Qurat Masoodi is fighting for the rights of Kashmir’s orphaned children


Qurat Masoodi, 29, always wanted to work for the welfare of orphans in the valley. Now she’s living her wish. But even though she has been a social worker for nearly a decade, she considers herself a “beginner”.

Qurat runs the voluntary organisation Aash, or hope, which she started in 2010. Aash works with other NGOs and raises money for the orphans. “As I started working with orphanages, I saw the owner of one orphanage ruthlessly beating the kids,” she says explaining what motivated her to start Aash. She was instrumental in shutting down the orphanage, which she claims had a poor infrastructure and where child abuse was rife. But such orphanages are far from an exception. 

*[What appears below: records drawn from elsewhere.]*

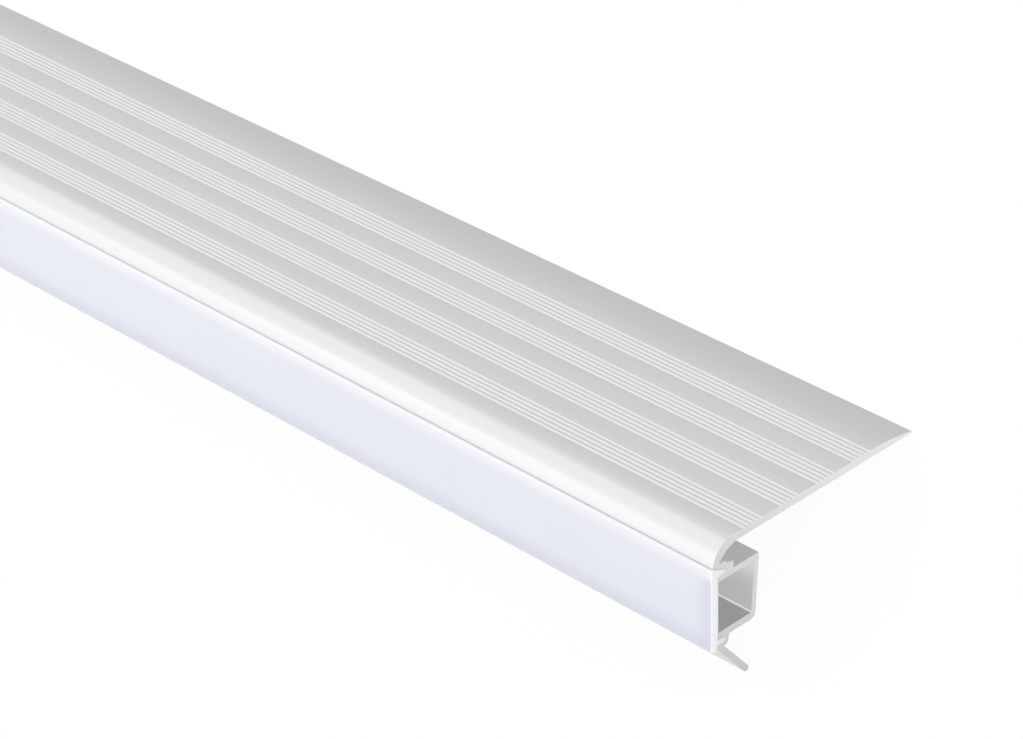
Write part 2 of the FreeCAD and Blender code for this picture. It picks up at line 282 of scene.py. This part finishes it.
class Section:
    """Depths and levels that follow from the sizes, and how the section lies at rest."""

    def __init__(self, scene):
        self.s, self.c = millimetres(scene.nosing_sizes), millimetres(scene.cover_sizes)
        self.place_channel()
        self.place_cover()
        self.place_hook()
        self.place_flange()
        self.lay_down()

    def place_channel(self):
        """The nose's centre, and the faces of the light channel."""
        s = self.s
        lean, wall = math.tan(s.back_lean), s.back_wall / math.cos(s.back_lean)
        self.nose_centre = s.tread_thickness - s.nose_radius
        self.ceiling = -s.slot_height - s.top_wall
        self.floor = self.ceiling - s.strip_space
        self.bottom = self.floor - s.bottom_wall
        self.ceiling_back = s.channel_depth - wall - s.top_wall * lean
        self.floor_back = self.ceiling_back - s.strip_space * lean
        self.bottom_back = s.channel_depth - (-s.slot_height - self.bottom) * lean

    def place_cover(self):
        """The cover's back and round lip, and the two grooves that take its arms."""
        s, c = self.s, self.c
        self.cover_back = c.thickness - c.proud
        self.wall_front = self.cover_back + c.fit
        self.groove_back = self.cover_back + c.arm_reach + c.fit
        self.groove_roof = -s.nose_drop - self.groove_back * math.tan(c.arm_slope)
        self.groove_floor = -s.slot_height - c.arm_floor_drop
        arm_under = self.bottom - c.fit - c.arm_thickness
        self.hook_floor = arm_under - c.fit
        self.lip_radius = c.thickness / 2
        self.lip_depth = self.cover_back - self.lip_radius
        self.lip_level = arm_under - c.lip_drop + self.lip_radius

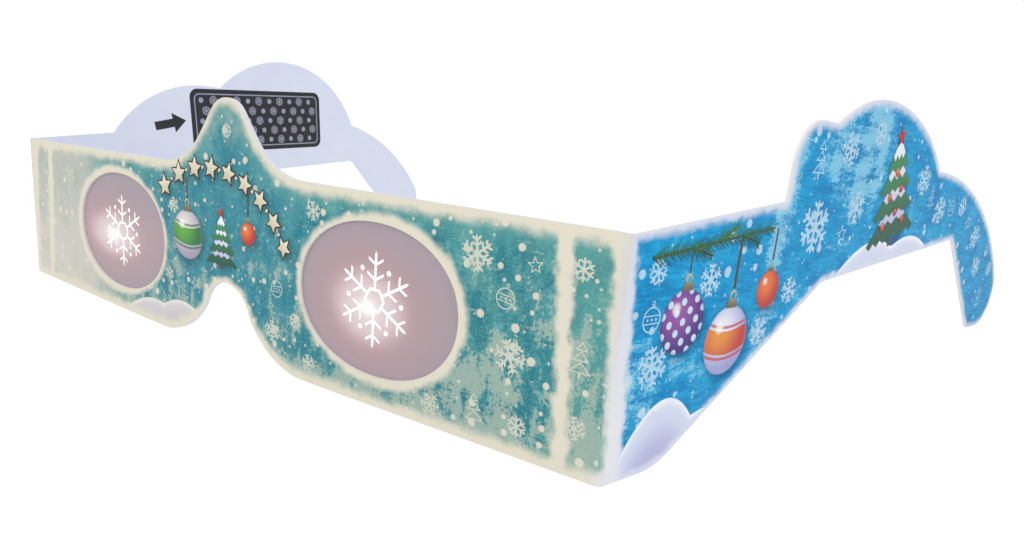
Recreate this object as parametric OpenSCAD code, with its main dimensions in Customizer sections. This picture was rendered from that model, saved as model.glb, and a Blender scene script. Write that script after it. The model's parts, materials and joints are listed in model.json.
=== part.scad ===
// Folded card viewing glasses with film lenses.
// X runs to the wearer's left, Y from the front panel back towards the ears and Z up.
// The origin is on the outer face of the front panel, on its centre line, level with its
// straight top edge. The arms stand opened for wear.

/* [Front panel] */
// Width across the two folds
front_w = 146; // [130:0.5:160]
// Height at the folds
front_h = 31; // [28:0.1:34]
// Distance from the centre line to the lowest point of each cheek
cheek_x = 20; // [18:0.5:25]
// How far the cheeks hang below the ends of the front
cheek_sag = 1.3; // [0.4:0.1:3]
// Height of the brow peak above the top edge
peak_h = 11.8; // [8:0.1:14]
// Steepness of the peak's sides, in degrees
peak_angle = 52; // [47:1:56]
// Radius of the peak's tip
peak_r = 5; // [3:0.5:7]
// Distance from the centre line to where the peak starts to rise
peak_foot = 18.5; // [17:0.5:22]

/* [Nose notch] */
// Depth of the notch's crown below the top edge
notch_top = 19.8; // [17:0.1:22]
// Depth of the narrow throat below the top edge
throat_drop = 24.6; // [23:0.1:26]
// Width of the throat
throat_w = 12.6; // [11:0.1:15]

/* [Lens windows] */
// Width of each window
lens_w = 31.2; // [26:0.1:34]
// Distance from the centre line to the middle of each window
lens_x = 34.6; // [33:0.1:38]
// Height of the card above each window
lens_brow = 4.1; // [3.5:0.1:6]
// Height of the card below each window, at the ends of the front
lens_sill = 3.7; // [3:0.1:6]
// Squareness of the window's oval, where 2 is a true ellipse
lens_power = 2.1; // [2:0.1:3]
// Margin of lens film that is caught between the cards, to each side
film_lap_x = 3; // [2:0.1:4]
// Margin of lens film that is caught above and below
film_lap_z = 2.6; // [1.5:0.1:2.8]
// Corner radius of the film
film_corner = 2; // [1:0.1:3]

/* [Card and film] */
// Thickness of the printed card
card_t = 0.42; // [0.3:0.01:0.6]
// Thickness of the backing card
back_t = 0.42; // [0.3:0.01:0.6]
// Thickness of the lens film and of the glue round it
film_t = 0.08; // [0.05:0.01:0.15]
// Distance from the fold line to the end of the backing card
back_stop = 0.6; // [0.4:0.1:3]
// Space between the backing card and an arm that is folded flat on it
fold_gap = 0.26; // [0.2:0.01:0.5]

/* [Arms] */
// Length from the fold line to the end of the ear hook
arm_reach = 137.5; // [125:0.5:150]
// Rise of the arm's top edge for each millimetre from the fold
top_slope = 0.13; // [0.05:0.01:0.2]
// Length of the level bottom edge next to the fold
root_flat = 9.7; // [6:0.1:14]
// Distance from the fold to the neck, where the arm is narrow
neck_s = 46; // [40:0.1:52]
// Depth of the neck's lower edge below the top edge
neck_drop = 8.4; // [6:0.1:12]
// Distance from the fold to the ear notch
ear_s = 99.8; // [96:0.1:104]
// Depth of the ear notch's crown below the top edge
ear_drop = 2.8; // [1:0.1:6]
// Radius of the ear notch's crown
ear_r = 2.5; // [1:0.1:5]
// Radius of the ear hook's round heel
hook_r = 7.5; // [5:0.1:9]
// Depth of the ear hook's end below the top edge
hook_drop = 24.7; // [20:0.1:28]
// Distance from the fold to the corner at the hook's toe, below the ear notch
toe_s = 123.6; // [118:0.1:127]
// Radius of that corner
toe_r = 3.5; // [1.5:0.1:5]
// Radius of the bend at the bottom of the root
root_r = 10; // [6:0.5:14]
// Radius of the bend at the neck
neck_r = 3; // [1:0.5:10]

/* [Left arm] */
// Angle that the arm opens outwards from straight back
left_splay = 20; // [0:1:25]
// Distance from the fold to the start of the first bump
left_head_s = 31.1; // [28:0.1:34]
// Distance from the fold to the corner that the first bump rounds off
left_knee_s = 31.2; // [29:0.1:34]
// Height of that corner
left_knee_rise = 16; // [14.5:0.1:18]
// Radius of the first bump
left_knee_r = 6.3; // [3:0.1:8]
// Distance from the fold to the dip between the bumps
left_dip_s = 41.8; // [39:0.1:45]
// Height of that dip
left_dip_rise = 15.5; // [13:0.1:17]
// Distance from the fold to the crown of the second bump
left_crown_s = 57.6; // [54:0.1:62]
// Height of the crown
left_crown_rise = 20.5; // [18:0.1:24]
// Distance from the fold to the dip before the hook
left_nape_s = 84.8; // [80:0.1:90]
// Height of that dip
left_nape_rise = 10.5; // [8:0.1:12]
// Direction from the middle of the hook's heel to where its back curve meets it, in degrees
left_shoulder = 43; // [35:1:50]

/* [Right arm] */
// Angle that the arm opens outwards from straight back
right_splay = 0; // [0:1:25]
// Distance from the fold to the start of the first bump
right_head_s = 17.8; // [14:0.1:22]
// Distance from the fold to the corner that the first bump rounds off
right_knee_s = 27.4; // [25:0.1:30]
// Height of that corner
right_knee_rise = 16.7; // [15:0.1:18.5]
// Radius of the first bump
right_knee_r = 30; // [15:0.5:32]
// Distance from the fold to the dip between the bumps
right_dip_s = 47.5; // [45:0.1:50]
// Height of that dip
right_dip_rise = 16.5; // [14:0.1:18]
// Distance from the fold to the crown of the second bump
right_crown_s = 71.4; // [66:0.1:76]
// Height of the crown
right_crown_rise = 26.7; // [23:0.1:29]
// Distance from the fold to the dip before the hook
right_nape_s = 99.1; // [94:0.1:102]
// Height of that dip
right_nape_rise = 9.6; // [8:0.1:12]
// Direction from the middle of the hook's heel to where its back curve meets it, in degrees
right_shoulder = 39; // [32:1:46]

/* [Hidden] */

arc_step = 1.5;
lens_steps = 96;

cheek_drop = front_h + cheek_sag;
lens_h = front_h - lens_brow - lens_sill;
lens_drop = lens_brow + lens_h / 2;
back_y = card_t + film_t;
front_t = back_y + back_t;

// The fold line lies behind the printed card, far enough for an arm to fold over onto the
// backing card. The printed card bends round it.
fold_out_r = (card_t + front_t + fold_gap) / 2;
fold_in_r = fold_out_r - card_t;
fold_x = front_w / 2 - fold_out_r;
fold_y = fold_out_r;
back_x = fold_x - back_stop;

// Points from a to b along the arc that stands h to the left of the chord between them
function swell(a, b, h) =
    let (
        chord = norm(b - a),
        r = (chord * chord / 4 + h * h) / (2 * h),
        along = (b - a) / chord,
        out = [-along[1], along[0]],
        middle = (a + b) / 2 + out * (h - r),
        half = acos((r - h) / r),
        steps = max(4, ceil(chord / arc_step))
    )
    [for (i = [0:steps]) let (t = half * (2 * i / steps - 1))
        middle + out * r * cos(t) + along * abs(r) * sin(t)];

// The rounded corner p of the way from a to b
function bend(a, p, b, r) =
    let (
        to_a = (a - p) / norm(a - p),
        to_b = (b - p) / norm(b - p),
        half = acos(to_a * to_b) / 2,
        reach = r / tan(half),
        start = p + to_a * reach,
        end = p + to_b * reach,
        side = sign(cross(end - start, p - start))
    )
    swell(start, end, side * r * (1 - sin(half)));

function ring_arc(middle, r, from, to) =
    let (steps = max(4, ceil(abs(to - from) * r * PI / 180 / arc_step)))
    [for (i = [0:steps]) let (t = from + (to - from) * i / steps)
        middle + r * [cos(t), sin(t)]];

// Half of the front's outline, from the tip of the peak round to the crown of the notch
peak_sum_r = (tan(peak_angle) * peak_foot - peak_h)
    / (tan(peak_angle) * sin(peak_angle) + cos(peak_angle) - 1);
foot_r = peak_sum_r - peak_r;
throat = [throat_w / 2, -throat_drop];
cheek = [cheek_x, -cheek_drop];
cheek_r = (pow(cheek[0] - throat[0], 2) + pow(cheek[1] - throat[1], 2))
    / (2 * (throat[1] - cheek[1]));
crown_h = throat_drop - notch_top;
crown_r = (pow(throat[0], 2) + pow(crown_h, 2)) / (2 * crown_h);

function peak_side() = concat(
    ring_arc([0, peak_h - peak_r], peak_r, 90, 90 - peak_angle),
    ring_arc([peak_foot, foot_r], foot_r, 270 - peak_angle, 270)
);
function cheek_side() = ring_arc(
    cheek + [0, cheek_r], cheek_r, 270, 270 - asin((cheek[0] - throat[0]) / cheek_r)
);
function notch_side() = ring_arc(
    [0, -notch_top - crown_r], crown_r, 90 - asin(throat[0] / crown_r), 90
);
function front_half(end_x) = concat(
    peak_side(),
    [[end_x, 0], [end_x, -front_h]],
    cheek_side(),
    [for (i = [1:len(notch_side()) - 1]) notch_side()[i]]
);

module front_outline(end_x) {
    half = front_half(end_x);
    last = len(half) - 1;
    polygon(concat(half, [for (i = [1:last - 1]) [-half[last - i][0], half[last - i][1]]]));
}

module lens_oval() {
    polygon([for (i = [0:lens_steps - 1]) let (t = 360 * i / lens_steps)
        [
            lens_w / 2 * sign(cos(t)) * pow(abs(cos(t)), 2 / lens_power),
            lens_h / 2 * sign(sin(t)) * pow(abs(sin(t)), 2 / lens_power)
        ]]);
}

module film_outline() {
    w = lens_w + 2 * film_lap_x;
    h = lens_h + 2 * film_lap_z;
    c = film_corner;
    union() {
        square([w - 2 * c, h], center = true);
        square([w, h - 2 * c], center = true);
        for (x = [c - w / 2, w / 2 - c], z = [c - h / 2, h / 2 - c])
            translate([x, z]) circle(c, $fn = 32);
    }
}

module at_lens(side) {
    translate([side * lens_x, -lens_drop]) children();
}

// Stands a flat outline up in the plane of the front, from y to y + t
module upright(y, t) {
    translate([0, y + t, 0]) rotate([90, 0, 0]) linear_extrude(t) children();
}

module front_card() {
    color("#7fb9b4") upright(0, card_t) difference() {
        front_outline(fold_x);
        for (side = [-1, 1]) at_lens(side) lens_oval();
    }
}

module back_card() {
    color("#e4e6f0") upright(back_y, back_t) difference() {
        front_outline(back_x);
        for (side = [-1, 1]) at_lens(side) lens_oval();
    }
}

// The glue covers all that the cards share, apart from the film's pockets
module glue_layer() {
    color("#f2efe2") upright(card_t, film_t) difference() {
        front_outline(back_x);
        for (side = [-1, 1]) at_lens(side) film_outline();
    }
}

module lens_film(side) {
    color("#b9a4ae", 0.6) upright(card_t, film_t) at_lens(side) film_outline();
}

module left_lens_film() lens_film(1);
module right_lens_film() lens_film(-1);

// The creased strip of the printed card, bent round the fold line
module fold(splay) {
    color("#ded9cc")
        translate([fold_x, fold_y, -front_h])
        rotate([0, 0, -90])
        rotate_extrude(angle = 90 - splay, $fn = 96)
        translate([fold_in_r, 0])
        square([card_t, front_h]);
}

module left_fold() fold(left_splay);
module right_fold() mirror([1, 0, 0]) fold(right_splay);

// The arc from a to b that is level at the higher of them
function crest(a, b) =
    let (chord = norm(b - a), lean = abs(asin((b - a)[1] / chord)))
    swell(a, b, chord / 2 * tan(lean / 2));

// Outline of an arm opened flat: distance from the fold line, then height
function arm_points(head_s, knee, knee_r, dip, crown, nape, shoulder) =
    let (
        head = [head_s, head_s * top_slope],
        end = [arm_reach - hook_r, hook_r - hook_drop],
        heel = end + hook_r * [cos(shoulder), sin(shoulder)],
        back = heel - nape,
        back_lean = 90 - shoulder + atan2(back[1], back[0]),
        ear = [ear_s, -ear_drop],
        sole = [end[0], -hook_drop],
        toe = [toe_s, -hook_drop],
        neck = [neck_s, -neck_drop],
        root = [root_flat, -front_h]
    )
    concat(
        [[0, 0]],
        [head],
        bend(head, knee, dip, knee_r),
        crest(dip, crown),
        crest(crown, nape),
        swell(nape, heel, norm(back) / 2 * tan(back_lean / 2)),
        ring_arc(end, hook_r, shoulder, -90),
        bend(sole, toe, ear, toe_r),
        bend(toe, ear, neck, ear_r),
        bend(ear, neck, root, neck_r),
        bend(neck, root, [0, -front_h], root_r),
        [[0, -front_h]]
    );

module arm(splay, points) {
    color("#4aa3d0")
        translate([fold_x, fold_y, 0])
        rotate([0, 0, -splay])
        translate([fold_in_r, 0, 0])
        rotate([90, 0, 90])
        linear_extrude(card_t)
        polygon(points);
}

module left_arm() arm(
    left_splay,
    arm_points(
        left_head_s, [left_knee_s, left_knee_rise], left_knee_r, [left_dip_s, left_dip_rise],
        [left_crown_s, left_crown_rise], [left_nape_s, left_nape_rise], left_shoulder
    )
);

module right_arm() mirror([1, 0, 0]) arm(
    right_splay,
    arm_points(
        right_head_s, [right_knee_s, right_knee_rise], right_knee_r, [right_dip_s, right_dip_rise],
        [right_crown_s, right_crown_rise], [right_nape_s, right_nape_rise], right_shoulder
    )
);

front_card();
back_card();
glue_layer();
left_lens_film();
right_lens_film();
left_fold();
right_fold();
left_arm();
right_arm();
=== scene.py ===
import json
import math
import random

import bmesh
import bpy
import numpy as np
from mathutils import Matrix, Vector


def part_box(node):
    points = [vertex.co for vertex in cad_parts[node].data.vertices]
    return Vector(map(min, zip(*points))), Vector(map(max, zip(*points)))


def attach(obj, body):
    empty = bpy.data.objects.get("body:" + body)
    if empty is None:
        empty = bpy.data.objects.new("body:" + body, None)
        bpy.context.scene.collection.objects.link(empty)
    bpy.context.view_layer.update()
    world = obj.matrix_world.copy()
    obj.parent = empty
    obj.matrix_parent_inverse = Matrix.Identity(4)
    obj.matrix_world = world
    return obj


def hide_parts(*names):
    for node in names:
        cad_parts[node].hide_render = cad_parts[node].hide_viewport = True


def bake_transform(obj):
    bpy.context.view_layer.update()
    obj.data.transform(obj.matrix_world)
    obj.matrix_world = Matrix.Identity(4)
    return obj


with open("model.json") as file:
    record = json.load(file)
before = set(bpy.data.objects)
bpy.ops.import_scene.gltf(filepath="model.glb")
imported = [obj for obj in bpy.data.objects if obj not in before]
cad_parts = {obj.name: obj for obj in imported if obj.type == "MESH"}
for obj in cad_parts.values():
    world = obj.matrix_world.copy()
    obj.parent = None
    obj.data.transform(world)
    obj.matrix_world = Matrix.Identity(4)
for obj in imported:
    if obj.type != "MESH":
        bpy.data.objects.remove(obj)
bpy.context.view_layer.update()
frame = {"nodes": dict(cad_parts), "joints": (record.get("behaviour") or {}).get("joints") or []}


# The camera stands close to the wearer's left and a little above the glasses, which makes the
# near arm look large. Its lens and aim come from the corners of the card.
photo_w = 1024
photo_h = 547
focal_px = 631.4
aim_px = (497.9, 280.6)
turn = math.radians(31.61)
lift = math.radians(12.37)
roll = math.radians(5.19)
standpoint = Vector((0.09685, -0.06666, 0.00864))

upright = Vector((0, 0, 1))
ahead = Vector((-math.sin(turn) * math.cos(lift), math.cos(turn) * math.cos(lift), -math.sin(lift)))
level = ahead.cross(upright).normalized()
above = level.cross(ahead)
to_right = math.cos(roll) * level + math.sin(roll) * above
to_top = math.cos(roll) * above - math.sin(roll) * level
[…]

Indeed, a survey conducted recently by Aash found high prevalence of psychiatric and emotional disorders among Kashmir’s orphans, including separation anxiety, post traumatic stress disorder, social phobia, panic, conduct and generalised anxiety disorders, and dysthymia. The study attributed this to orphanages not providing adequate psychosocial support to the children. 

Qurat says the problem with people running orphanages in Kashmir is that they think providing food and shelter is enough. “We lack the basic character-building initiatives in orphanages here. These orphans need psychological support more than food and shelter,” she says.

She hopes more people will come forward to help her fight for the rights of the valley’s orphaned children. “I am doing whatever I can do with my limited resources,” she says. “I hope more people will come forward to help these kids who deserve a better life.”